Of the lines in this material, how many contain "object"? Answer with a single number only.

#### Provided records

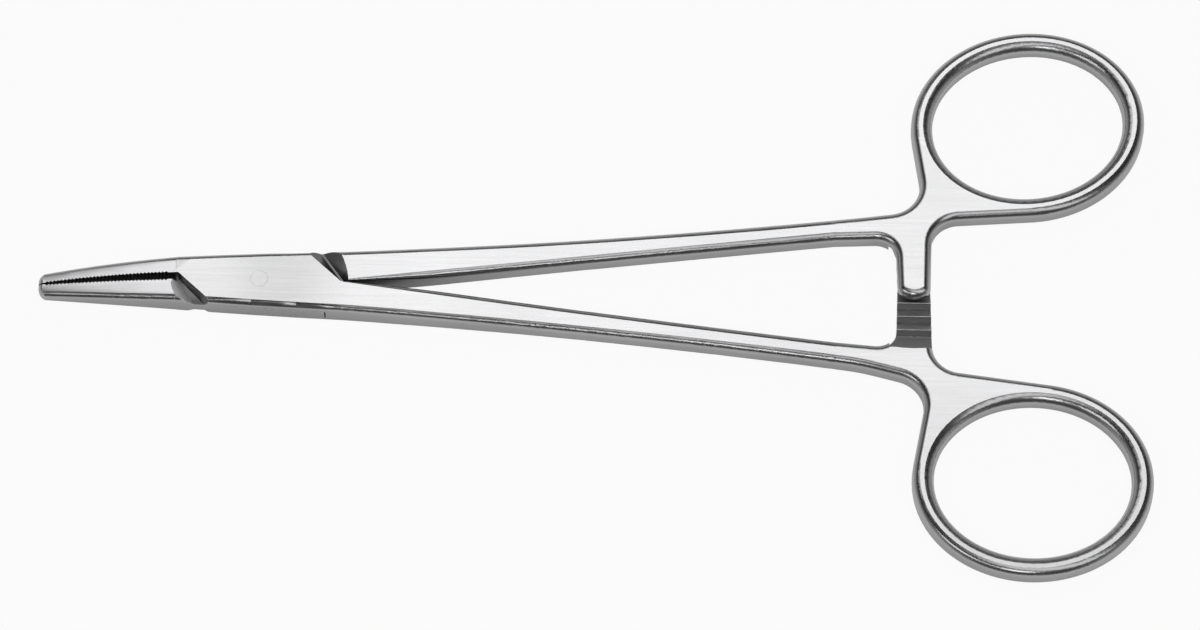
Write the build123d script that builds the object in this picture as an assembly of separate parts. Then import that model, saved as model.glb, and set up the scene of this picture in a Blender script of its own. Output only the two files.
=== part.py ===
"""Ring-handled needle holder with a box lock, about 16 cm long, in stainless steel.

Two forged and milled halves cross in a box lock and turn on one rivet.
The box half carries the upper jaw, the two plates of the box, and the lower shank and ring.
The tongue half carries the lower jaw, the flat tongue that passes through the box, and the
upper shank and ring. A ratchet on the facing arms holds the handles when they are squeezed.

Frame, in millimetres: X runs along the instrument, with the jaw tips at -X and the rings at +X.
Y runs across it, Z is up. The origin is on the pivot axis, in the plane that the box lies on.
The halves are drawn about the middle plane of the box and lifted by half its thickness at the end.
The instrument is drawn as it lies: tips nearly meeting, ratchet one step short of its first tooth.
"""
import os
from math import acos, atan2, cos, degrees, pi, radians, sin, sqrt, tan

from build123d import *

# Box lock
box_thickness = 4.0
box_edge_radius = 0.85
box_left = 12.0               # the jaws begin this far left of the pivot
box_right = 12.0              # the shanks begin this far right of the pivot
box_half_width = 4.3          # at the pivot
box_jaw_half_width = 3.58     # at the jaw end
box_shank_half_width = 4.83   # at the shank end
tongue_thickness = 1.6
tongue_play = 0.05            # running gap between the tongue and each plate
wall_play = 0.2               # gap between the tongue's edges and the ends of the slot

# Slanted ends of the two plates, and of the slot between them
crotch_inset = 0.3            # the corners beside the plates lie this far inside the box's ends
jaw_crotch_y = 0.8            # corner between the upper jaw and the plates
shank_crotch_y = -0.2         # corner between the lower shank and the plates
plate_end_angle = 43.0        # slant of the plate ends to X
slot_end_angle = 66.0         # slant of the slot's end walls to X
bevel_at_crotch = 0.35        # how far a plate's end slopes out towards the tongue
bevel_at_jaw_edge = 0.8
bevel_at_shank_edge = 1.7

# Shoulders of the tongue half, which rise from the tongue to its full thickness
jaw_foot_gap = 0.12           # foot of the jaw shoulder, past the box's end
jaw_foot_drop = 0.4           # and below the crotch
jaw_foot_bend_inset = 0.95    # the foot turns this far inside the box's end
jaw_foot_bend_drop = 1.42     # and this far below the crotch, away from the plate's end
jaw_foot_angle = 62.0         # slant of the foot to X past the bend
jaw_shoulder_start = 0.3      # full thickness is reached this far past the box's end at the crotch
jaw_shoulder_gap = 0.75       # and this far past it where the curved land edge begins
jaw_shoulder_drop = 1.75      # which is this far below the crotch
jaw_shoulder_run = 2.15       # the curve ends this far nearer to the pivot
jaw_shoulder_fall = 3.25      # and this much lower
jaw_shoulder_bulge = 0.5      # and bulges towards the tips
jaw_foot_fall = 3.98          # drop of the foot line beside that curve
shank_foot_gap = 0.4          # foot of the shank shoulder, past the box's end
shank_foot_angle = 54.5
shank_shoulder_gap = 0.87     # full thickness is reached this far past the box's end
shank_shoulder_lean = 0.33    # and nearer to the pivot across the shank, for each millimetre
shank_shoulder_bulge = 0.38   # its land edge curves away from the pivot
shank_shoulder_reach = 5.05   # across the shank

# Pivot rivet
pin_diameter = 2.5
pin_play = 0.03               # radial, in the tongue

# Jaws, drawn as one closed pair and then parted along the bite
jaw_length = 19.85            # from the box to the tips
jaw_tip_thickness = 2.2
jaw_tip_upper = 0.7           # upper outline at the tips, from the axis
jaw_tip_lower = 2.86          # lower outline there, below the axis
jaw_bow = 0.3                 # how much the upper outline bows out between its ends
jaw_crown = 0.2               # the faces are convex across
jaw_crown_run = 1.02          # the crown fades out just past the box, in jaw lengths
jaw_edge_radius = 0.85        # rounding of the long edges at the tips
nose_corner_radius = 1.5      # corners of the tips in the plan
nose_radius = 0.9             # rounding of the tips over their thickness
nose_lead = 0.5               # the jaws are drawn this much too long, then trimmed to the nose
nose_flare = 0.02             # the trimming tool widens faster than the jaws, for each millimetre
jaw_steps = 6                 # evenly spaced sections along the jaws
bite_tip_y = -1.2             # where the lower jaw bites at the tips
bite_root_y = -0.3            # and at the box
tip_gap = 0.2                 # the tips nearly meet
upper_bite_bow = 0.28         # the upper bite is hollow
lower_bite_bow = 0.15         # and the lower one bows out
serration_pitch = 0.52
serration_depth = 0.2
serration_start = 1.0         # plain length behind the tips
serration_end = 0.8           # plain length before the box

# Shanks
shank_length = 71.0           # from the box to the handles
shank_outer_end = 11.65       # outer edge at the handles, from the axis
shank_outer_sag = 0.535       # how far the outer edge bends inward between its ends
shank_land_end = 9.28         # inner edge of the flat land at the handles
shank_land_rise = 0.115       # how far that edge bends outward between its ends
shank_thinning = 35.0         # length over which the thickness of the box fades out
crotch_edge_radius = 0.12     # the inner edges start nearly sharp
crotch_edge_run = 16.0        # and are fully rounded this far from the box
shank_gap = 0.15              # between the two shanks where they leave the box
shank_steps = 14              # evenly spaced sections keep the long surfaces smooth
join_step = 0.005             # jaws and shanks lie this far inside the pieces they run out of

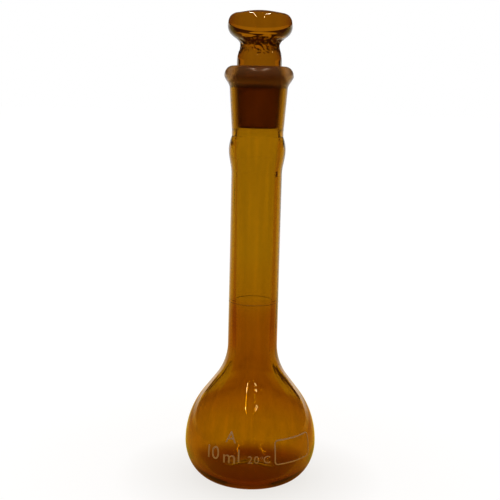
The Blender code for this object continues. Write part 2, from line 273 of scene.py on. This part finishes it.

########

▶ Reply to the task:
2